"""

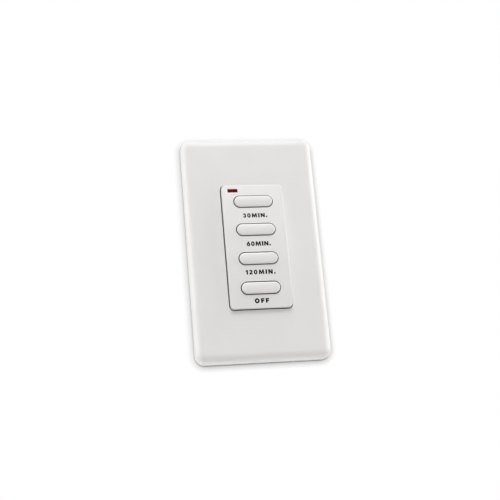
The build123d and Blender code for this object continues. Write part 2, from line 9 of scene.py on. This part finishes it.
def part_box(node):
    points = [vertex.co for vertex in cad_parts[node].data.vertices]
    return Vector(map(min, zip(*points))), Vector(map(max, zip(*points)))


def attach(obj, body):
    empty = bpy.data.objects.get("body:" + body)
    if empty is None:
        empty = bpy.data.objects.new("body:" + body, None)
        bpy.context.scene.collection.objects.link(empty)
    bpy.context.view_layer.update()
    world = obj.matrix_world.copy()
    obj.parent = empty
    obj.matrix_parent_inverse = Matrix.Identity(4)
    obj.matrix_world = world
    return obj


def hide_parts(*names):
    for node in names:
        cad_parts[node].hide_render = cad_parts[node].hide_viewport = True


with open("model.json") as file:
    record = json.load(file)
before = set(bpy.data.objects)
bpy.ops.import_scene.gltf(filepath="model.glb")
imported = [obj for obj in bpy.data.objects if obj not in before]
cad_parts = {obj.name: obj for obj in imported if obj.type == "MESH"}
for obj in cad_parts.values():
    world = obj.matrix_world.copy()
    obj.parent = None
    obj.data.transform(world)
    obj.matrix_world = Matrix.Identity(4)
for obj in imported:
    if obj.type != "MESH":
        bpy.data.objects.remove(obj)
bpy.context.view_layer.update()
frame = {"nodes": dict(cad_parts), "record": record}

"""

What you have to do =
Return the whole listing exactly, with every line included.

Task result =
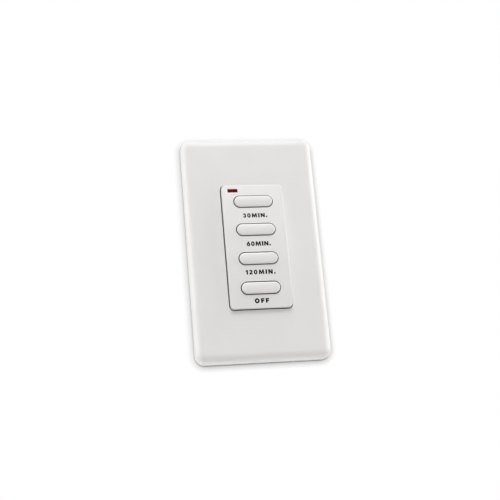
The build123d and Blender code for this object continues. Write part 2, from line 9 of scene.py on. This part finishes it.
def part_box(node):
    points = [vertex.co for vertex in cad_parts[node].data.vertices]
    return Vector(map(min, zip(*points))), Vector(map(max, zip(*points)))


def attach(obj, body):
    empty = bpy.data.objects.get("body:" + body)
    if empty is None:
        empty = bpy.data.objects.new("body:" + body, None)
        bpy.context.scene.collection.objects.link(empty)
    bpy.context.view_layer.update()
    world = obj.matrix_world.copy()
    obj.parent = empty
    obj.matrix_parent_inverse = Matrix.Identity(4)
    obj.matrix_world = world
    return obj


def hide_parts(*names):
    for node in names:
        cad_parts[node].hide_render = cad_parts[node].hide_viewport = True


with open("model.json") as file:
    record = json.load(file)
before = set(bpy.data.objects)
bpy.ops.import_scene.gltf(filepath="model.glb")
imported = [obj for obj in bpy.data.objects if obj not in before]
cad_parts = {obj.name: obj for obj in imported if obj.type == "MESH"}
for obj in cad_parts.values():
    world = obj.matrix_world.copy()
    obj.parent = None
    obj.data.transform(world)
    obj.matrix_world = Matrix.Identity(4)
for obj in imported:
    if obj.type != "MESH":
        bpy.data.objects.remove(obj)
bpy.context.view_layer.update()
frame = {"nodes": dict(cad_parts), "record": record}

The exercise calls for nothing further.